Thanks for your insights!
In "Intellectuals and Society" by Thomas Sowell,"consequential knowledge" is described as knowledge whose presence or absence has serious consequences.
Your insights on the PPACA's MLR rules and their public policy implications are based on your expert knowledge of health insurance and healthcare market dynamics.
This is an excellent example of exactly what Thomas Sowell is describing in this Hoover Institution video:
http://ideasmatter.typepad.com/ideas-matter/2010/11/thomas-sowell-consequential-knowledge.html
Hopefully, this time the 112th Congress and other federal and state policy-makers will listen.
Your analysis is astute. The market is contracted, favoring large carriers and further inflaming monopolies. a private exchange without the MLR (do away with it) would solve the problem. Can we wait until the cavalry comes?

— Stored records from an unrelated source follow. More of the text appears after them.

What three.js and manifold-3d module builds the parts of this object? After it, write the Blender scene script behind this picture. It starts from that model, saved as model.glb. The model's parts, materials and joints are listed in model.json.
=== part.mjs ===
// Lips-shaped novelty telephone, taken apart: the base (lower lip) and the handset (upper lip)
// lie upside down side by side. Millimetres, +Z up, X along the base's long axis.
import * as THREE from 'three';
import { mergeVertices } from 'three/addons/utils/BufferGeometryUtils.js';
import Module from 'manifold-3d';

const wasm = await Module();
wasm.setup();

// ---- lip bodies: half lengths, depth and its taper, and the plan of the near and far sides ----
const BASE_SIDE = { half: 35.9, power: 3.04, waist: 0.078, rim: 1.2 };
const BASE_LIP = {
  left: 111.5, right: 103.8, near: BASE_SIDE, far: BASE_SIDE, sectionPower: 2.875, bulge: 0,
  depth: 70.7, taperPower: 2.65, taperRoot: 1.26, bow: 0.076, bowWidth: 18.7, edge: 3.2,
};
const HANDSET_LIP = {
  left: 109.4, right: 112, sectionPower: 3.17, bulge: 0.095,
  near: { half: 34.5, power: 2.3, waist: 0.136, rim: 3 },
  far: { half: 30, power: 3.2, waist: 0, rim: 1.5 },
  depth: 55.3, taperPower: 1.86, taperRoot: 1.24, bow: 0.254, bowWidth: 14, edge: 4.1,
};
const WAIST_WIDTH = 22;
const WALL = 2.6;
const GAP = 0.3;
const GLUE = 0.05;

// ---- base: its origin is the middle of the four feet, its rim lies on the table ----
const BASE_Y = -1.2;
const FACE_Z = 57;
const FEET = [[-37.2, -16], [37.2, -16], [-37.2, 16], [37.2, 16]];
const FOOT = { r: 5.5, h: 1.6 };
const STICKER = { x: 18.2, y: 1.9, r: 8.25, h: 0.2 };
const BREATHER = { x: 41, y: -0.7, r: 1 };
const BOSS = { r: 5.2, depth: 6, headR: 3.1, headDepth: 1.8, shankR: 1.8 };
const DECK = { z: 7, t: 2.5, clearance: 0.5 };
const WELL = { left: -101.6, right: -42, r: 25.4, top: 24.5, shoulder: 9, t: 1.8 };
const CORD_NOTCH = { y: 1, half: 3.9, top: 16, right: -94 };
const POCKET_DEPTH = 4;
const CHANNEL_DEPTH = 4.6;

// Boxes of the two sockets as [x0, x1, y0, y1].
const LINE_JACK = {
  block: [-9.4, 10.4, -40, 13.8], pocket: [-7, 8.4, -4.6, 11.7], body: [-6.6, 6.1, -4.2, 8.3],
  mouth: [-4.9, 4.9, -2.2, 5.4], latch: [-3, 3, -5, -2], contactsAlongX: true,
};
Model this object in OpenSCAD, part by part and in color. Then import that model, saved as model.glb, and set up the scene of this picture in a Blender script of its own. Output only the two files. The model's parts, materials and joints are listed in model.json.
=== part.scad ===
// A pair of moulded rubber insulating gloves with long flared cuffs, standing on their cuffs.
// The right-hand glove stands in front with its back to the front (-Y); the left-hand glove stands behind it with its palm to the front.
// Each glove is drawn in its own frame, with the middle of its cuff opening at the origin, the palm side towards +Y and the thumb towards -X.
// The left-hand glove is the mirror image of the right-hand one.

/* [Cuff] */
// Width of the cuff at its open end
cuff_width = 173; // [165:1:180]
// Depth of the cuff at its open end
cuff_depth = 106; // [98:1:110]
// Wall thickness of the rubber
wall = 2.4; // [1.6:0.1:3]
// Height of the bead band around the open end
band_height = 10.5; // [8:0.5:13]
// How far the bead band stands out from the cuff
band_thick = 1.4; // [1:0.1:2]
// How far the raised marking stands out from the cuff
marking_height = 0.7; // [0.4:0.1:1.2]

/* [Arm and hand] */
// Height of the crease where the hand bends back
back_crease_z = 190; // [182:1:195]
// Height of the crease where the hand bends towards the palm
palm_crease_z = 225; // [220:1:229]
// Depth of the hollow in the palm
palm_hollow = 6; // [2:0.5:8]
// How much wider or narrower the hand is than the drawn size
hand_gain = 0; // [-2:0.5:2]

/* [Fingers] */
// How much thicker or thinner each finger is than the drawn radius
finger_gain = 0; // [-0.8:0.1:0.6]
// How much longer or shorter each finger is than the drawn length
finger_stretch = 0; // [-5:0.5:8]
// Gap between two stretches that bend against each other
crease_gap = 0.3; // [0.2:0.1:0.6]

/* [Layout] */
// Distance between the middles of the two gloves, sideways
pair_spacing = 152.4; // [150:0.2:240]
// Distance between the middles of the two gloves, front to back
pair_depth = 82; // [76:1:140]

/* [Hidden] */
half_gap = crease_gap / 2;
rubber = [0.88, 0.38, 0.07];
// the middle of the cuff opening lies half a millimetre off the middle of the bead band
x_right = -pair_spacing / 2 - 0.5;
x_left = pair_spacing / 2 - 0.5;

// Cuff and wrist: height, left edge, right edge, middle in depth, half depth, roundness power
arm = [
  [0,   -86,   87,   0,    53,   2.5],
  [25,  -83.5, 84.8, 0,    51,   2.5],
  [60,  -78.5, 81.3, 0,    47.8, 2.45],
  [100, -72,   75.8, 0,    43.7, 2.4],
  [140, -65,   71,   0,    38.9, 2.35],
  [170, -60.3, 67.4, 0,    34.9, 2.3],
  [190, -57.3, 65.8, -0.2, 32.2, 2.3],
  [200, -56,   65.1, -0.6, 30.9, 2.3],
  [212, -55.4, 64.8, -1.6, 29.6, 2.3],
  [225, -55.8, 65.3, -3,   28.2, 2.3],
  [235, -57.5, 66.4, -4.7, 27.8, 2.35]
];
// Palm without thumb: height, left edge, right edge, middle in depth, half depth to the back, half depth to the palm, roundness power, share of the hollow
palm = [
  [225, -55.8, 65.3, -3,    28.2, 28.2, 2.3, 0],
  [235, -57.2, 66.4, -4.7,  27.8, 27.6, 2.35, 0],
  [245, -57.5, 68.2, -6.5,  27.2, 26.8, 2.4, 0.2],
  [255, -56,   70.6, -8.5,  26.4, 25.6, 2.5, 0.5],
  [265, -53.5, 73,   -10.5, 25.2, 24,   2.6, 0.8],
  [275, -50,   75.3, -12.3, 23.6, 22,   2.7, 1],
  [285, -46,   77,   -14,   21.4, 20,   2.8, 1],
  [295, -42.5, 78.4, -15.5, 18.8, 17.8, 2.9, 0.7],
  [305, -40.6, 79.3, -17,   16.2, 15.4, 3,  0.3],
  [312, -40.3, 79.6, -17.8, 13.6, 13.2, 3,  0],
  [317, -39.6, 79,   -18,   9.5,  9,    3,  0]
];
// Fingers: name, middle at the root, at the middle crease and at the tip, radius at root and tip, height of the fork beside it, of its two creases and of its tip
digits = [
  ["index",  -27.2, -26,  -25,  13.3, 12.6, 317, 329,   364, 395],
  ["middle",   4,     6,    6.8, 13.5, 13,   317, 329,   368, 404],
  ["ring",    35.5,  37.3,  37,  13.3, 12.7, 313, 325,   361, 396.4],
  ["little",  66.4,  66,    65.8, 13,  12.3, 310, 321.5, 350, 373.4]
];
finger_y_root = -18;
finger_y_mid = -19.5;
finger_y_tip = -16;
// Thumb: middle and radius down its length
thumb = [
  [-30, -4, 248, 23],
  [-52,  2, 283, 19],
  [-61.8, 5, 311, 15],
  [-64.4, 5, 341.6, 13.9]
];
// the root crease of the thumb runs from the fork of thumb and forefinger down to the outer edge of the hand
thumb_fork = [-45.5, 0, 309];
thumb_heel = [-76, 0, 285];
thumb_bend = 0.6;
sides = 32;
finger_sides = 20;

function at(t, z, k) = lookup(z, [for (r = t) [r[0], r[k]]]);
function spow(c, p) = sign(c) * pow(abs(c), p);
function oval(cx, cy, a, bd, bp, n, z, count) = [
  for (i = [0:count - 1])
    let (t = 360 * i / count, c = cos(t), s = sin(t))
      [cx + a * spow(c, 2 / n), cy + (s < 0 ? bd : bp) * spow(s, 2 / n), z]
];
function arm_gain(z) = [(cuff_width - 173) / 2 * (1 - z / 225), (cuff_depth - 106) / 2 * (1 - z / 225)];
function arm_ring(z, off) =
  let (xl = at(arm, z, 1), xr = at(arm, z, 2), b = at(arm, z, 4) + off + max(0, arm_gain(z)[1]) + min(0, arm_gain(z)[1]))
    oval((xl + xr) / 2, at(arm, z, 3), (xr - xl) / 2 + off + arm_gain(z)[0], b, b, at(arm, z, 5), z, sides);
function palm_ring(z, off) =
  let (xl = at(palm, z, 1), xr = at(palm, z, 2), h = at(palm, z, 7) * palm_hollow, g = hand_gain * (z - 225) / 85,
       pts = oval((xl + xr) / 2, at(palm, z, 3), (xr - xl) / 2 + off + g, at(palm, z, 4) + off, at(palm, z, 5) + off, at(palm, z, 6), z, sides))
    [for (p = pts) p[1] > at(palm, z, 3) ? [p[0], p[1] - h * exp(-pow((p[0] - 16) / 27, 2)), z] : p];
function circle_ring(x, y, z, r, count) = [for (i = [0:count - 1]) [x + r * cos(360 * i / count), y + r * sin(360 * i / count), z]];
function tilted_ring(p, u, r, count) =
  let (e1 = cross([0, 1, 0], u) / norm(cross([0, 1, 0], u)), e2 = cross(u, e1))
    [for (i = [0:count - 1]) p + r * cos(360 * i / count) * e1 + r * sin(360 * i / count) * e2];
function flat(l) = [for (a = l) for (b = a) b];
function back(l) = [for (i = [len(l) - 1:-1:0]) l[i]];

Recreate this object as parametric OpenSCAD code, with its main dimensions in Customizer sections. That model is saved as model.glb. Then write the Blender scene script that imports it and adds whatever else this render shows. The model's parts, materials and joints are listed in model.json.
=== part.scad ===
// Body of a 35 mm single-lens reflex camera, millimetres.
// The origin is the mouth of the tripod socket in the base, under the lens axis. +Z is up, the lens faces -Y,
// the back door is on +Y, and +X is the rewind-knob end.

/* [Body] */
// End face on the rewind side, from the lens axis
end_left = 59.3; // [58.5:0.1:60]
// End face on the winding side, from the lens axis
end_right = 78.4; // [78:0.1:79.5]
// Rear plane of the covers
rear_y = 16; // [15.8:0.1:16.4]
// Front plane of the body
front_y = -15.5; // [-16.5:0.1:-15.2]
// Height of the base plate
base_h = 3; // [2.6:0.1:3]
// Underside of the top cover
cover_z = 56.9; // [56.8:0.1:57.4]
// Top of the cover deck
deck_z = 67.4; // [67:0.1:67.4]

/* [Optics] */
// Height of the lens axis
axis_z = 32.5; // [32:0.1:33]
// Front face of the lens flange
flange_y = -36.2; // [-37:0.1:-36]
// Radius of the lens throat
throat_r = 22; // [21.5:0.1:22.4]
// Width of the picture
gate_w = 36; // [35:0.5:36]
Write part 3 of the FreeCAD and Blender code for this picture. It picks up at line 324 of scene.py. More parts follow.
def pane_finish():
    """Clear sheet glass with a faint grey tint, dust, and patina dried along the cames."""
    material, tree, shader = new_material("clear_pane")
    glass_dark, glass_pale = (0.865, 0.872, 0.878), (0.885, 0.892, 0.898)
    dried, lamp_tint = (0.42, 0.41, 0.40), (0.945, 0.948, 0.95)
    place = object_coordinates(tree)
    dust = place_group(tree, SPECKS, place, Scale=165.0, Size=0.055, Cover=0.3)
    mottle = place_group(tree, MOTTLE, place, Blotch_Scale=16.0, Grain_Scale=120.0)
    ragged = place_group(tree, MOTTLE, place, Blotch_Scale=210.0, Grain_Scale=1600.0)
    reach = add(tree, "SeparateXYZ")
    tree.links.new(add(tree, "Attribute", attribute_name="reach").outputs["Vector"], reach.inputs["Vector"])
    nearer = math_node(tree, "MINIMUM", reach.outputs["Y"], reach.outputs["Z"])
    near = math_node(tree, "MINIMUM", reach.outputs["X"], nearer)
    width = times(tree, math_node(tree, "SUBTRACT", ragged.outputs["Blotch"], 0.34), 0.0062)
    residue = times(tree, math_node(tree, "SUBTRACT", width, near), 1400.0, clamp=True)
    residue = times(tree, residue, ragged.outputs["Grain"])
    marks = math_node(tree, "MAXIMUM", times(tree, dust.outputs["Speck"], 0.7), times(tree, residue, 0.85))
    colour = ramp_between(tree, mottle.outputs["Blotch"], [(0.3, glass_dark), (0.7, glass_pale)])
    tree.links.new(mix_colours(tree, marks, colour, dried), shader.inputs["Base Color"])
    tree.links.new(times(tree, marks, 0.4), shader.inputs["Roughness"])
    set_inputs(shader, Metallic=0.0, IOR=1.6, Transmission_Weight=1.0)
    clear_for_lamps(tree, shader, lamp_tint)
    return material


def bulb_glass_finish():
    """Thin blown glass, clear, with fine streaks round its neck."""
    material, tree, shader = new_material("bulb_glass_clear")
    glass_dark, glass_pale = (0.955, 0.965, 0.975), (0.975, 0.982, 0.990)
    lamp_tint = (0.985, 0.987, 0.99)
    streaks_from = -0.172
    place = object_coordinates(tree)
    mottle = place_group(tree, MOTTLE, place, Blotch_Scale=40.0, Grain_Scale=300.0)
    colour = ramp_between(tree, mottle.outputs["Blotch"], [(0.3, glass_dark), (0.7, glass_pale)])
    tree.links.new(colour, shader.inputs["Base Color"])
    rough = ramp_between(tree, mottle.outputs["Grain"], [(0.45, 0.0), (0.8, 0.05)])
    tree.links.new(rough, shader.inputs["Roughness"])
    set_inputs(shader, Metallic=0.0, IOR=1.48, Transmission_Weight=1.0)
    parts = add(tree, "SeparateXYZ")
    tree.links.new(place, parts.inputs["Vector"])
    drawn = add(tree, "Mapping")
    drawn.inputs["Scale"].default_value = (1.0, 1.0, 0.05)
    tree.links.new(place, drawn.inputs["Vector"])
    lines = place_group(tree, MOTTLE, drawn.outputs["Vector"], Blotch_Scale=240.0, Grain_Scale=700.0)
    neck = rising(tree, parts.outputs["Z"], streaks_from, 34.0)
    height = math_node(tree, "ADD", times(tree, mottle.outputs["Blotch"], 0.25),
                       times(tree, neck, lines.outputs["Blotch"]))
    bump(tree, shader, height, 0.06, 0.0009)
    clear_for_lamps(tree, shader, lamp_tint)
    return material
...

Bob hint the nail on the head.
But another way of saying this is that there is a new law out now that mandates spending. Think about it. As if we did not have enough upward pressures increase demand for health care. Now, we have a Federal law that mandates spending of 80 to 85%. What incentive do insurance companies have to manage costs when the fruits of their labor have to be returned to the insureds. Will this change health care spending immediately. No. But it another Governmental force pushing utilization upward.
Second, the loss ratios are already having insurance companies cutting compensation to independent brokers and agents. These brokers and agents do not work for the insurance companies, they work for the insureds trying to find them the best value in the market. Americans today are find that brokers and agents will no longer assist with individuals with their insurances choices since their is no longer enough compensation in the products.
Individuals are left to sort things out for themselves.
MLR sounds great to the uninformed person. But lots of bad unintended consequences for the patient.
When I worked for a pretty big regional insurance company, here's how we determined our administrative costs: at the last management meeting of the year (the one at which bonuses were calculated), we'd subtract the amounts paid out in claims from the amount collected in premiums. The difference was the administrative cost ratio.
While I agree that the lion's share of health insurance premiums is comprised of medical costs (which are very sensitive to insurer size and local market share), I see very little evidence that insurers have had any incentive to exercise any control over their administrative costs, especially in the small group and individual markets.
There is plenty of evidence to support the contrary position. Since admin. costs are calculated as a percentage of premium, if premiums rise 20%, admin. costs generally rise 20% as well. This is akin to giving the company a 20% raise for doing no additional work.
Increasing administrative efficiency is one element of the health care "reform" package which could have been pursued voluntarily by the industry...But it wasn't.
While I agree that regulation is probably the worst way to control business costs, the lack of interest on the part of insurers to produce lower prices by reducing their administrative costs created the opportunity for legislators to...do something.
The fact that admin. costs consistently average 25-27 percent of premiums for small groups and 30-40 percent for individuals, and that the percentages have remained consistent even as premiums have increased does not suggest that insurers have been equally diligent in keeping their costs down; it suggests that they have been equally lazy in not attacking them, because they have had no incentive to do so. They can raise their prices...and their admin. costs at any time, without any questions from consumers or regulators.
Together with health insurance exchanges, perhaps a cap on admin. expenses will lead insurers to consider how to do business more efficiently, both through the new public entities and through the private exchanges I expect will emerge to enable insurers and those brokers who are left to compete.